We headed through Blount County, the county which we live in, through the Oak Ridge Wildlife Management Area in Loudon County, popping out in Roane County. After much wildlife area of mountains and valleys, thickly wooded, we see Poplar Creek. This is the creek the Davis land was on. We turn right on Old Harriman Hwy. and head a ways down the road. We take a right on Orchard View Road and get lost. We end up at a Southern gentleman’s farm who was an old timer of these parts and tell him our story. “We are seeking out old graves!”
The Lord must have wanted us to find those graves last Saturday because he knew of some graves behind a family’s house right up the road. He graciously drove us to the exact location and pointed to a gravel drive and said, “Go up there and ask the family if you can go in their backyard.” We thanked him and proceeded up the drive.
Low and behold a young gentleman was sitting outside and we introduced ourselves and asked if there were some old graves around we could look at as we believed they were our ancestors. He smiled and pointed, “that’a way…be careful….there are some holes around from caved in graves. That’s an awfully old cemetery.”
We looked in the distance and inside of a stand of old oak we saw the outcroppings of old head stones. From here I will show you through pictures as words can not do the experience justice.
We began to walk around very aware there were indeed indentations in the ground from sunken graves. Many of the graves had the name Russell on them. This graveyard includes the descendants of James Davis’ daughter who married a Russell. We searched and finally found the grave we were looking for. Here it is.
As the Lord would have it since we had no real plan for the day, we see this marker behind James’ grave. It truly made Mike and I smile knowing that Mikes’ big bro. Dick (Richard Davis), whom Mike always called “R.D.” appears to have been present with us in this very old cemetery.
I went back to the county seat this week to learn more and I can confirm that Jonathan Davis, James’ father, was also buried at this cemetery with a simple rock to mark his burial. It is likely this one that rests next to James and Rebecca’s grave.
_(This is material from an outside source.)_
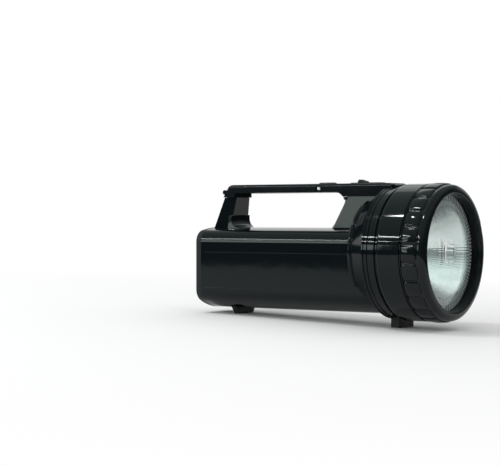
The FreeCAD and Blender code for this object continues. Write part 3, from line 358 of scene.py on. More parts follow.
# The panel's golden print with a bright blue stripe and a pale one beside it
def printedLabel():
    s = stripeShape
    mat, tree, shader = newMaterial("printedLabel")
    lamp = useGroup(tree, lampCoordinates)
    u, v = lamp.outputs["Across"], lamp.outputs["Up"]
    top, bottom = s["blueTop"], s["blueBottom"]
    lean = (bottom[0] - top[0]) / (bottom[1] - top[1])
    middle = math2(tree, "ADD", math2(tree, "MULTIPLY", math2(tree, "SUBTRACT", v, top[1]), lean), top[0])
    half = ramp(tree, v, top[1], bottom[1], s["blueHalfTop"], s["blueHalfBottom"])
    offset = math2(tree, "SUBTRACT", u, middle)
    past = math2(tree, "SUBTRACT", math2(tree, "ABSOLUTE", offset), half)
    blue = ramp(tree, past, -s["edge"], s["edge"], 1.0, 0.0)
    top, bottom = s["paleTop"], s["paleBottom"]
    lean = (bottom[0] - top[0]) / (bottom[1] - top[1])
    edge = math2(tree, "ADD", math2(tree, "MULTIPLY", math2(tree, "SUBTRACT", v, top[1]), lean), top[0])
    leftOfEdge = ramp(tree, math2(tree, "SUBTRACT", u, edge), -s["edge"], s["edge"], 1.0, 0.0)
    rightOfBlue = math2(tree, "GREATER_THAN", offset, 0.0)
    pale = math2(tree, "MULTIPLY", leftOfEdge, rightOfBlue)
    mottle = ramp(tree, noise(tree, lamp.outputs["Position"], s["mottleScale"], 4.0, 0.7), 0.3, 0.7)
    gold, grey, sky = [blendColour(tree, mottle, *s[band]) for band in ("gold", "grey", "sky")]
    colour = blendColour(tree, blue, blendColour(tree, pale, gold, grey), sky)
    tree.links.new(colour, shader.inputs["Base Color"])
    tree.links.new(ramp(tree, mottle, 0.0, 1.0, *s["rough"]), shader.inputs["Roughness"])
    shader.inputs["Specular IOR Level"].default_value = s["specular"]
    bump(tree, shader, noise(tree, lamp.outputs["Position"], s["grainScale"], 3.0), s["grain"] * mm)
    return mat


bowlPlan = {"pitch": 2.6, "cloudScale": 0.06, "cloudSpan": (0.35, 0.8), "light": srgb(240, 245, 244),
            "dark": srgb(214, 226, 224), "roughSpan": (0.3, 0.8), "rough": (0.03, 0.07), "ribs": 120.0,
            "ribSpan": (26.0, 44.0), "ringShare": 0.35, "height": 0.03}


# Vacuum plated bowl: bright, with faint rings and radial ribs and a few clouds in the plating
def reflectorFinish():
    s = bowlPlan
    mat, tree, shader = newMaterial("brightReflector")
    rings = useGroup(tree, turnedRings, Across=0.0, Up=0.0, Pitch=s["pitch"])
    lamp = useGroup(tree, lampCoordinates)
    cloudy = noise(tree, lamp.outputs["Position"], s["cloudScale"], 5.0, 0.6)
    mask = ramp(tree, cloudy, *s["cloudSpan"])
    tree.links.new(blendColour(tree, mask, s["light"], s["dark"]), shader.inputs["Base Color"])
    tree.links.new(ramp(tree, cloudy, *s["roughSpan"], *s["rough"]), shader.inputs["Roughness"])
    shader.inputs["Metallic"].default_value = 1.0
    turn = math2(tree, "ARCTAN2", lamp.outputs["Up"], lamp.outputs["Across"])
    ribs = math2(tree, "SINE", math2(tree, "MULTIPLY", turn, s["ribs"]))
    outward = ramp(tree, rings.outputs["Radius"], *s["ribSpan"])
    height = math2(tree, "ADD", math2(tree, "MULTIPLY", ribs, outward),
                   math2(tree, "MULTIPLY", rings.outputs["Height"], s["ringShare"]))
    bump(tree, shader, height, s["height"] * mm)
    return mat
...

There is so much more to write about this amazing journey to Russell Cemetery as we had the opportunity to see the area and learn more about our ancestors. That will be done in the next blog I write on touring Orchard View area, where our ancestors lived.
In closing we would like to show you a few more of these graves that to us were so beautiful. We spoke with the home owner and he stated that a couple comes each summer to tend to this graveyard. He was going to get them in touch with us and we have committed to tending to this graveyard ourselves, in partnership with this other couple. We look forward to meeting them. They obviously care enough to drive from New England every year to tend to this very special spot where some of our ancestors rest.